Ya es mucha la armonía azul y oro que nos sorprende en una mañana transparente de esa estación si alzamos los ojos hacia la izquierda desde el nacimiento de la “Cuesta de Izaguirre”. Armonía a la que habría que agregar el verde constelado de las barrancas.
Ya es mucho si en una mañana tibia y gris podemos contemplar desde ese montecito tan deliciosamente ubicado en una especie de balcón los finos matices del río que se pliega con una pereza infinita al paso de alguna embarcación.
Ya es mucho que en una noche de verano, con luna, encontremos allí, y solamente allí, algo de esa “féerie” que conocimos en el monte nativo. ¡Ah, los espinillos y los chañares y los algarrobos filtran de una manera tan especial la luna! Algo, muy poca cosa, es cierto, porque la iluminación de abajo lo echa casi todo a perder. Las apacibles apariciones lunares, pueden, sin embargo, recordar dichas “féeries”.
Ya es mucho que en otra noche cálida encontremos allí, y solamente allí, el alivio de una sombra que sentimos llena de presencias amigas, antiguamente amigas y queridas, apenas atravesadas por las miradas celestes.

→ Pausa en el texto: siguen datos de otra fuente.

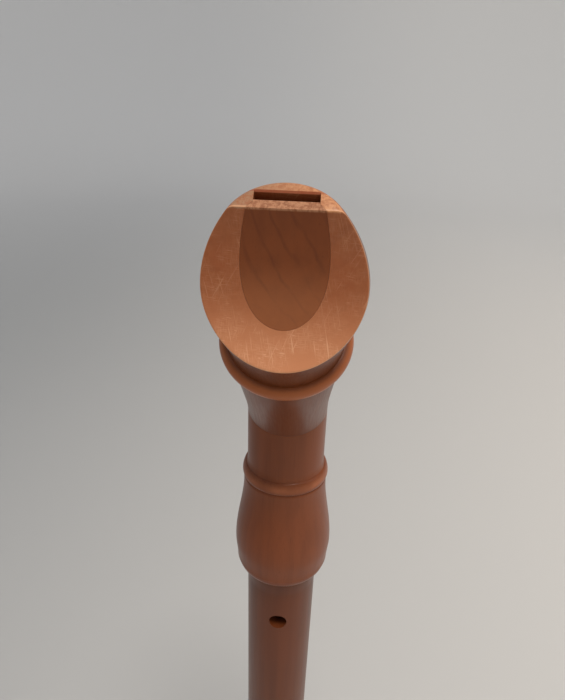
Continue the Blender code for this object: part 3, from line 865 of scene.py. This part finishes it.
def finishBeak(parts, wood):
    # bare oiled wood on the scoop, its rim and the end face, with the fine scratches that sanding leaves, and
    # painted light on top: the scoop's foot painted lighter, the end face painted lighter towards -X, and a
    # painted highlight along the rim
    tree, vector, marks = parts["tree"], parts["vector"], beakMarks
    scoop, tip = headPiece["scoopRadius"], headPiece["length"]
    fromScoop = addFromScoop(tree, vector)
    height = addAxis(tree, vector, "Z")
    onScoop = addFade(tree, fromScoop, scoop, marks["onScoop"])
    aboveRing = addFade(tree, height, ringHigh, marks["aboveRing"])
    atTip = addFade(tree, height, tip, marks["atTip"])
    bare = addMath(tree, "MAXIMUM", addProduct(tree, onScoop, aboveRing), atTip)

    scratches = 0.0
    for lines in wood["scratches"]:
        scratches = addMath(tree, "MAXIMUM", addScratches(tree, vector, lines), scratches)
    patches = addPatches(tree, vector, marks["scratchPatches"])
    scratched = (widestHeight - scoopHeight, marks["scratchedTo"])
    lowFace = addFade(tree, height, scoopHeight, scratched, marks["scratchLeast"])
    scratches = addProduct(tree, scratches, patches, lowFace, bare)

    rings = addProduct(tree, addRings(tree, vector, wood["bareRings"]), wood["bareRings"]["ringDepth"])
    fibres = addRange(tree, parts["fibres"], *marks["bareFibres"], 0.0, marks["fibreDepth"])
    blotches = addPatches(tree, vector, marks["blotches"], 0.0, marks["blotchDepth"])
    # painted light: the scoop is painted lighter towards its foot, where it faces up into the overhead light,
    # and stays darker up its steep part
    litScoopFade = addFade(tree, height, scoopHeight, marks["litScoopFade"], 0.0, marks["litScoopFadeDepth"])
    # painted light: the end grain is painted darker towards +X and lighter towards -X, for light falling from
    # that side
    sideLight = addFade(tree, addAxis(tree, vector, "X"), 0.0, (wood["sideLightReach"], -wood["sideLightReach"]))
    endGrain = addMix(tree, sideLight, wood["shadedEndGrain"], wood["litEndGrain"])
    # painted highlight: a narrow light band along the scoop's rim, where the edge would catch the light
    rimHighlightIn = addFade(tree, fromScoop, scoop, marks["rimHighlightIn"])
    rimHighlightOut = addFade(tree, fromScoop, scoop, marks["rimHighlightOut"])

    clear = addMix(tree, rings, wood["bareLight"], wood["bareDark"])
    clear = addMix(tree, fibres, clear, wood["bareFibre"])
    clear = addMix(tree, blotches, clear, wood["bareWarm"])
    clear = addMix(tree, litScoopFade, clear, wood["litScoopColour"])
    clear = addMix(tree, endGrainMask(tree, vector), clear, endGrain)
    clear = addMix(tree, addProduct(tree, scratches, marks["scratchDepth"]), clear, wood["scratch"])
    clear = addMix(tree, addProduct(tree, rimHighlightIn, rimHighlightOut, marks["rimHighlightDepth"]), clear, wood["paintedHighlight"])
    roofEdge = addProduct(tree, addRoofEdge(tree, vector, height), marks["roofDepth"])
    clear = addMix(tree, roofEdge, clear, wood["roofEdge"])

    ringStart = addFade(tree, height, ringLow, marks["ringStart"])
    ringEnd = addFade(tree, height, ringHigh, marks["ringEnd"])
    onRing = addProduct(tree, ringStart, ringEnd, marks["ringDepth"])
    stained = addMix(tree, onRing, parts["colour"], wood["ring"])
    parts["colour"] = addMix(tree, bare, stained, clear)
    matt = addProduct(tree, bare, wood["bareRoughness"] - wood["roughness"])
    parts["roughness"] = addMath(tree, "ADD", parts["roughness"], matt)
    dents = addProduct(tree, scratches, marks["scratchRelief"])
    parts["relief"] = addMath(tree, "SUBTRACT", parts["relief"], dents)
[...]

Siempre, claro, con el fastidio de esas luces que nos quitan el río aunque dan a un vapor iluminado que llega, la apariencia de flotar en la orilla de la sombra cósmica.
Pero los espinillos, los algarrobos, los chañares, no han sido respetados sólo en ese lugar: un poco más acá, a la orilla del “cañón”, tres algarrobos enormes ofrecen su protección como una casa. Y del lado opuesto, otros tantos, no menos grandes, nos acogen con igual gentileza al final de un ligero grupo de jóvenes chañares. Queríamos, entonces, comprender a todos los árboles de ambos lados del zanjón. Todos ellos participan en esa nota que da personalidad, una personalidad criolla, diría el mismo Villanueva, a un aspecto de nuestro parque que nos toca especialmente.